On Tuesday, one of Briskey’s attorneys, Fred Lawton, began by asking to continue the hearing for a later date to “secure witnesses to testify.”
Jones told Lawton he had substantial time to find witnesses, but the attorney said he had found some but they failed to show up for the hearing or said they weren’t coming.
“They said they could be here,” Lawton said.
“And you felt it not necessary to secure their appearance with a subpoena?” Jones said.
“I did not, your honor.”
One witness did show up about 10 minutes after Tuesday’s hearing was scheduled to begin but declined to testify. Michael Askew, Briskey’s other attorney, said they’d go forward with the hearing without witnesses.
Askew argued that his client was entitled to a bond.
“All persons shall be bailable according to the law,” Askew said. “Even someone charged with a capital offense is entitled to a bond. He has significant family ties to the area.”
Calhoun County Sheriff’s Office Investigator Bruce Butterworth testified during the hearing that Briskey had family in Virginia, where U.S. Marshals found him.
Calhoun County Chief Assistant District Attorney Lynn Hammond said Briskey’s attorneys provided no evidence that their client has significant ties to Anniston.
“We don’t know where he’d be, what he’d be doing, who he’d be living with. Ms.

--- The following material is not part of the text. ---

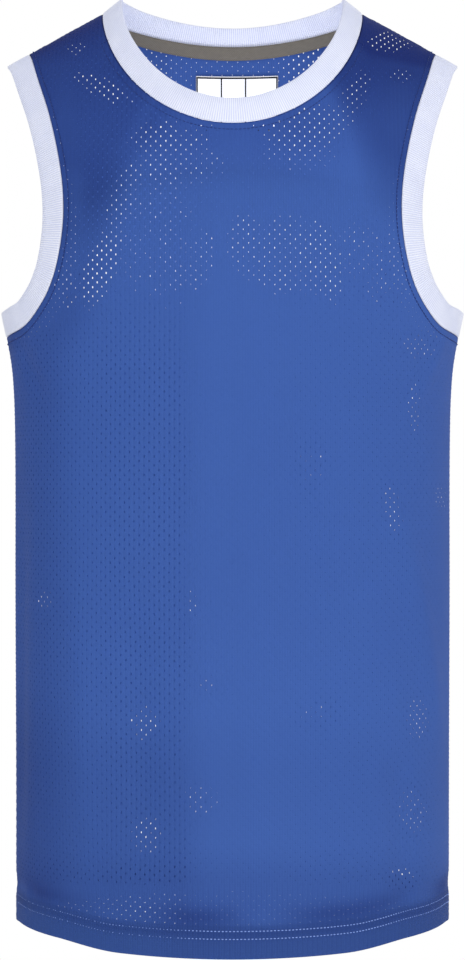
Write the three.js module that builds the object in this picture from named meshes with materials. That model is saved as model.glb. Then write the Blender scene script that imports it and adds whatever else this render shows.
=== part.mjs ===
// A sleeveless basketball jersey of an adult small, filled out as if worn, with nobody in it.
// Millimetres, +Z up, the front faces -Y, and +X is the wearer's left. The origin lies
// midway between the shoulder seams, where the wearer's shoulders carry the cloth.
import * as THREE from "three";

// Cloth thicknesses, and the open line left between two pieces at a seam.
const PANEL_WALL = 1.2;
const HEM_WALL = 2.4;
const BAND_WALL = 2;
const TRIM_WALL = 1;
const SEAM_GAP = 0.3;

// Torso form. Below the chest level each section is a rounded oblong, given by its half
// width, by how far the front and the back stand off the side seams, and by how square it is.
const CHEST_LEVEL = -195;
const TORSO_SECTIONS = [
  { level: -680, halfWidth: 165, front: 142, back: 136, squareness: 1.88 },
  { level: -560, halfWidth: 165, front: 138, back: 127, squareness: 2 },
  { level: -430, halfWidth: 165.3, front: 135, back: 119, squareness: 2.12 },
  { level: -310, halfWidth: 165.6, front: 133, back: 116, squareness: 2.08 },
  { level: -262, halfWidth: 167.5, front: 132, back: 117, squareness: 2 },
  { level: -232, halfWidth: 172.3, front: 131, back: 118, squareness: 1.92 },
  { level: -213, halfWidth: 177.5, front: 130, back: 118, squareness: 1.88 },
  { level: -195, halfWidth: 181, front: 129, back: 117, squareness: 1.87 },
];

// Shoulder form. Above the chest level the cloth closes in to a ridge that falls away from
// the neck, with a small flare where the neckband stands up.
const RIDGE_APEX = 74.1;
const RIDGE_SLOPE = 0.56;
const RIDGE_SOFTNESS = 40;
const RIDGE_FLARE = { height: 4, from: 100, to: 80 };
const SHOULDER_SQUARENESS = { upward: 1.42, forward: 2.15 };
const SHOULDER_RISE = 245;

// Neckline: round in front, nearly straight at the back.
const NECK_HALF_WIDTH = 98.5;
const NECK_TOP = 14.6;
const NECK_DROP = { front: 98, back: 15.5 };
const NECK_CURVE = { front: 1.1, back: 2 };
const NECKBAND = { width: 18.5, stand: THREE.MathUtils.degToRad(7) };

// Armhole seam as seen from the front, from the side seam up to the shoulder seam.
const ARMHOLE_SEAM = [
  { across: 169, level: -231.5 },
  { across: 154, level: -226 },
  { across: 142, level: -213 },
  { across: 133, level: -197 },
  { across: 127.5, level: -178 },
  { across: 124, level: -152 },
  { across: 124.6, level: -127 },
  { across: 129, level: -99 },
  { across: 137, level: -67 },
  { across: 147.5, level: -36 },
];
const UNDERARM_LEVEL = -232;
const SHOULDER_TIP = 156;
const ARMHOLE_BAND = { width: 19, stand: 0 };

// Hem: turned up inside, and a little longer at the centre than at the side seams.
const HEM_LEVEL = -674.5;
const HEM_DROP = 3;
const HEM_DROP_REACH = 0.5;
const HEM_DEPTH = 22;
const HEM_STEP = 0.6;

// Trim on the inside of the back neck.
const NECK_TAPE = { width: 11.5, offset: 0.8, ends: THREE.MathUtils.degToRad(80) };
const NECK_LABEL = { width: 66, height: 42, top: -21.5, offset: 0.8, columns: 6, lines: 4 };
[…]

Frost is a living witness and she can identify him,” Hammond said, referring to the older victim’s wife. “We’d ask for her safety to give Mr. Briskey a no bond.”
Jones sided with Hammond.
“Based on the testimony, I find that there is a clear and strong evidence the offense was committed and the defendant is the guilty party,” she said. “I find this is a heinous and atrocious murder and the defendant will remain without bond until the trial.”